If you’ve been overindulging on the old 8-Ace and Monday mornings alarm clock is about to come knocking, you’ll be glad that this irresponsible and likely plain wrong vending machine is as historical as the auction that sold it.
That’s right, the machine claims you can chug down a phial or 3 of fructose, sorry, pure FRUCTOSE for 50 new pence and avoid blowing positive as you weave your merry way home from the pub. It then offers a snippet from the Scottish Medical Journal to back this up. I think the referenced trial is this one* (note the adjacent article*!), and there are many more like them from the 1970s and 1980s. In fact, there has been a recent-ish attempt in France to market a soft drink with similar claims, which rather irritated the authorities over there. After one agency spoke to another they published an opinion, helpfully also in English, containing a brief history of fructose vs. alcohol claims and offer their opinion that it probably does very little for the average intoxicated Joe.
*To my surprise not only are these ancient articles not Open Access, but even my two fairly broad usual methods show no subscription. An abstract for the machine cited article (can machines cite an article? What referencing style should they use? Is this a new concern for the AI age? Write in!) is available at the host site here. And has a conclusion the machine manufacturer would probably rather you didn’t see.
It is suggested that laevulose [a form of Fructose] is helpful in the management of inebriated patients in whom there is clinical suspicion of accompanying head injury.
Patel AR, Paton AM, Rowan T, Lawson DH, Linton AL. Clinical Studies on the Effect of Laevulose on the Rate of Metabolism of Ethyl Alcohol. Scottish Medical Journal. 1969;14(8):268-271. doi:10.1177/003693306901400803
- Most of the trials involve severe intoxication. The named Glasgow Western Infirmary (Rest in PFI) were however particularly involved in research involving alcohol intoxication and misuse and many of their findings and protocols (but not this one) have gone on to national adoption.

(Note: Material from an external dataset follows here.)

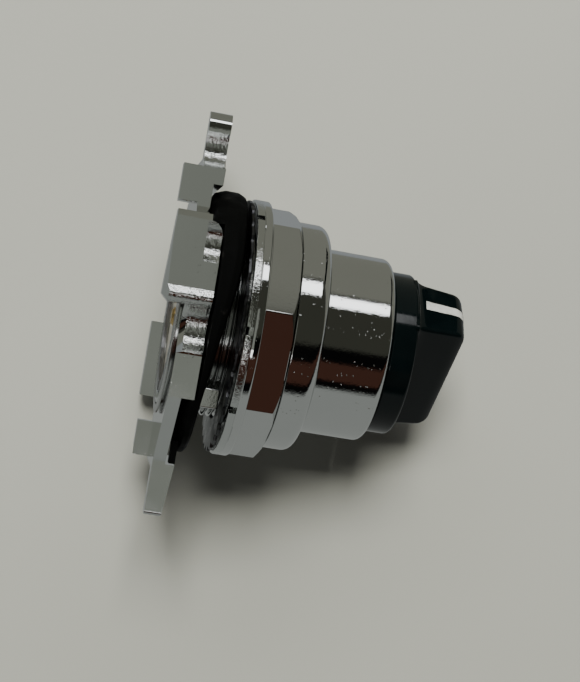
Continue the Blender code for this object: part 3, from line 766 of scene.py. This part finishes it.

- Some of them involved IV (injection or infusion) use of Fructose.
- Most of the trials involve small numbers, so extrapolation to general population is foolish.

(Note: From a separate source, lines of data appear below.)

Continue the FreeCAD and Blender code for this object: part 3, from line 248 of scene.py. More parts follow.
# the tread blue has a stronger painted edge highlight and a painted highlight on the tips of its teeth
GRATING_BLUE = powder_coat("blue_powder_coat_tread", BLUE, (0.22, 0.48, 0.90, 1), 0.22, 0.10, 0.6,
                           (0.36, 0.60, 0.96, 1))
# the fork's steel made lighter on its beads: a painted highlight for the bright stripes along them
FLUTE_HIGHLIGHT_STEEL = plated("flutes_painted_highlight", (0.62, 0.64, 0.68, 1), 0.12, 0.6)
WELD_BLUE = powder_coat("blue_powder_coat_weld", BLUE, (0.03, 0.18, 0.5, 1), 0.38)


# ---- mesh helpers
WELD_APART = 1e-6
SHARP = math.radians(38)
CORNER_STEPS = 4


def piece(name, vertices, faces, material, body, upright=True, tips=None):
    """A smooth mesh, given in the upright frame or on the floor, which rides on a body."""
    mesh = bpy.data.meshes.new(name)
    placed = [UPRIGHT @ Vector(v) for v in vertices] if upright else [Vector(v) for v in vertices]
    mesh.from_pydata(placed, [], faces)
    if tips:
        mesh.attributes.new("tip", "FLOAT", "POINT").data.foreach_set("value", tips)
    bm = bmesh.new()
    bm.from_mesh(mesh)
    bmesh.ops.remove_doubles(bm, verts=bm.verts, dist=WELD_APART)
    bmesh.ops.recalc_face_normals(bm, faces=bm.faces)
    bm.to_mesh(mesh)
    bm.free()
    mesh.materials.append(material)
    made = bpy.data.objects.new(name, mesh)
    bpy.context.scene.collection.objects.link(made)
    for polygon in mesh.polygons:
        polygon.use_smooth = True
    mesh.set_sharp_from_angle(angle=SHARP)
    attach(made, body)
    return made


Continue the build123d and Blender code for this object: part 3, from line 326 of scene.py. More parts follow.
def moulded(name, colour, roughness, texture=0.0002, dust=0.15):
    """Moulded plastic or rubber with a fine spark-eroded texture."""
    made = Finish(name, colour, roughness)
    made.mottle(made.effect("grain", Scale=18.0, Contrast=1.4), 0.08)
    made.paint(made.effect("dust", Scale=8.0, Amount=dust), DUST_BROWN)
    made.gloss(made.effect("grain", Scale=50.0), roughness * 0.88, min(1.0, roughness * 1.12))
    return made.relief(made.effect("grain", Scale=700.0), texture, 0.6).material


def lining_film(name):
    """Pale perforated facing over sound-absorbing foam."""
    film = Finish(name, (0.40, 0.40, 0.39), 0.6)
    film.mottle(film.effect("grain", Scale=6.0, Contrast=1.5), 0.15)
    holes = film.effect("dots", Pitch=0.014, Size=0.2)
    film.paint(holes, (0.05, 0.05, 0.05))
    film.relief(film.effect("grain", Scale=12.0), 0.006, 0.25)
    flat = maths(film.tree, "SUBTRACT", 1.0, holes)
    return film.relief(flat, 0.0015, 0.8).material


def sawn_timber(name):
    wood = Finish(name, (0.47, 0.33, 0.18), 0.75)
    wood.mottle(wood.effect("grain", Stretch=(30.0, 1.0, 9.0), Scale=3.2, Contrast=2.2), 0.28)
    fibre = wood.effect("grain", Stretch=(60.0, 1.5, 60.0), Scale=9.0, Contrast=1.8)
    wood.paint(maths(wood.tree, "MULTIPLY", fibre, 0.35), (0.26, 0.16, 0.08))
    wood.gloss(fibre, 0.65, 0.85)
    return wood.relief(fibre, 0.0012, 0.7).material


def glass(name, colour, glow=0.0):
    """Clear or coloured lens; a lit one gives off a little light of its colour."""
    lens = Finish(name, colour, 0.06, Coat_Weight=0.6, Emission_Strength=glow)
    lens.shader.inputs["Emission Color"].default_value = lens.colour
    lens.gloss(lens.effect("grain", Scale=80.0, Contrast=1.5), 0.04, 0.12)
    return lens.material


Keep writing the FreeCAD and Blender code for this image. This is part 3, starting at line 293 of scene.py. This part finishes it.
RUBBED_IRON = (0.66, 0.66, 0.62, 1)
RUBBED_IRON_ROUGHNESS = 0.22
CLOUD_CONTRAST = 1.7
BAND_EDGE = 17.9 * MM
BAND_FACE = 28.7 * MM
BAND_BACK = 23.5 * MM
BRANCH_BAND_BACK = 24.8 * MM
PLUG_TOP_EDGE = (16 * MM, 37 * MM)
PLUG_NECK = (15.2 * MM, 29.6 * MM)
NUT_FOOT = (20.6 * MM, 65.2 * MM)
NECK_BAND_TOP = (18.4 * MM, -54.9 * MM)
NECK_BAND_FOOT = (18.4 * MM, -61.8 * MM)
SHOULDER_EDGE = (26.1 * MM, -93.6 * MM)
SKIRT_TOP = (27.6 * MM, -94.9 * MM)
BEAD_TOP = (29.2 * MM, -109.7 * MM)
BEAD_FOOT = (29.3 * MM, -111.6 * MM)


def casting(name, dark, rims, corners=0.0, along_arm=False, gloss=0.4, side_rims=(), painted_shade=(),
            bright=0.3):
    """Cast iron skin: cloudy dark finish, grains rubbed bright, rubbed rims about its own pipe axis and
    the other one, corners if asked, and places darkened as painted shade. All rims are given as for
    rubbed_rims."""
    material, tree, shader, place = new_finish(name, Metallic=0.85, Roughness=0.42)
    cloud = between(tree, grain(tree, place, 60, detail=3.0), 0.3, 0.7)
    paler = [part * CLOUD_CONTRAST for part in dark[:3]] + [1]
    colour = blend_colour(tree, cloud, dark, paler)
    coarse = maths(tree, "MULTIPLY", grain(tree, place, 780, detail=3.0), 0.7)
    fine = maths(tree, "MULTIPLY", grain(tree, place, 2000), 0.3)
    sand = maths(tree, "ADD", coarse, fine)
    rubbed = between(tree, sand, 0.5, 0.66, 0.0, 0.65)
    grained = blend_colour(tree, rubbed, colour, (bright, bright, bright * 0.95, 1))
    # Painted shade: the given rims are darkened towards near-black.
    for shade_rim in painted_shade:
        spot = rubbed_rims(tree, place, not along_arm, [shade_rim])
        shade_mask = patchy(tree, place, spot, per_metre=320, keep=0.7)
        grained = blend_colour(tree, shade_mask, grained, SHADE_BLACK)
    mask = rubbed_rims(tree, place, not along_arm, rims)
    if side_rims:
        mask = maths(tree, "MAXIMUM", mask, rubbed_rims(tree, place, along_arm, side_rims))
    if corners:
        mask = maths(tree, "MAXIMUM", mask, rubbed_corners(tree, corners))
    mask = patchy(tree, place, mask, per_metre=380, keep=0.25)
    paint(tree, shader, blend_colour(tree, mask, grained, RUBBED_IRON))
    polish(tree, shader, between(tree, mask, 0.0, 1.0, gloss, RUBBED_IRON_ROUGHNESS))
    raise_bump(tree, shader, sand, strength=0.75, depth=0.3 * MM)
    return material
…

- The results vary wildly in any case.
- You would need to bash yourself over the head to fit in with the citation on the machine.
So beat that Ben Goldacre; Viz, Vending Machines and actual empirical evidence in one post. And we’ve not even finished yet…
Part 2.
And so now we move on to the award for Best Re-Use Of A 1970s Vending Machine for 1990s problems, Southern England Coastal Section.
As Harold (you know, Harold…?) reminds us in point No. 9, pre-smartphone obsession taking pictures in clubs was a bit of a hit-and-miss affair even when you could be bothered. And we mostly couldn’t be bothered to take pictures of our nights out. Mostly. In fact, why bother when the results usually looked like this?
Or that. In fact that second one is probably by a professional photographer rather than a disposable, but you get the idea. And so did this lot;
Seven quid though, seems a bit steep even then doesn’t it? And if you need to get a token from the bar (suspect the exact shape of an old 10p, possibly the downfall of this machine) why not just sell cameras at the bar on commission? I mean, you’d have to account for the cash / tokens anyway? Maybe Sir John Harvey Jones didn’t get round to Photovend (reference there for the cool clubbing kids) which is surprising as he definitely liked a drink. [Great tie in to Part 1, keep going! – Ed.].
Sadly there are no internal pictures but I imagine certain makes of disposable camera would just about fit into a milled out Locwil drawer. Actually I also now realise that the eBay seller of this machine is based in Gravesend but the machine might have had nothing to do with that part of the country. It does have a London phone number though so I’m in the right ballpark. That said I’m sure the vending machines at Glasgow Western Infirmary could have had London phone numbers on. Ah well. [You’re fired, better enquire about that Photovend franchise opportunity – Ed.].
I’ll leave you with a treasured memory almost certainly NOT taken with one of Photovend’s Disposabl’e Camera’s. Let’s hear it for the whistle crew!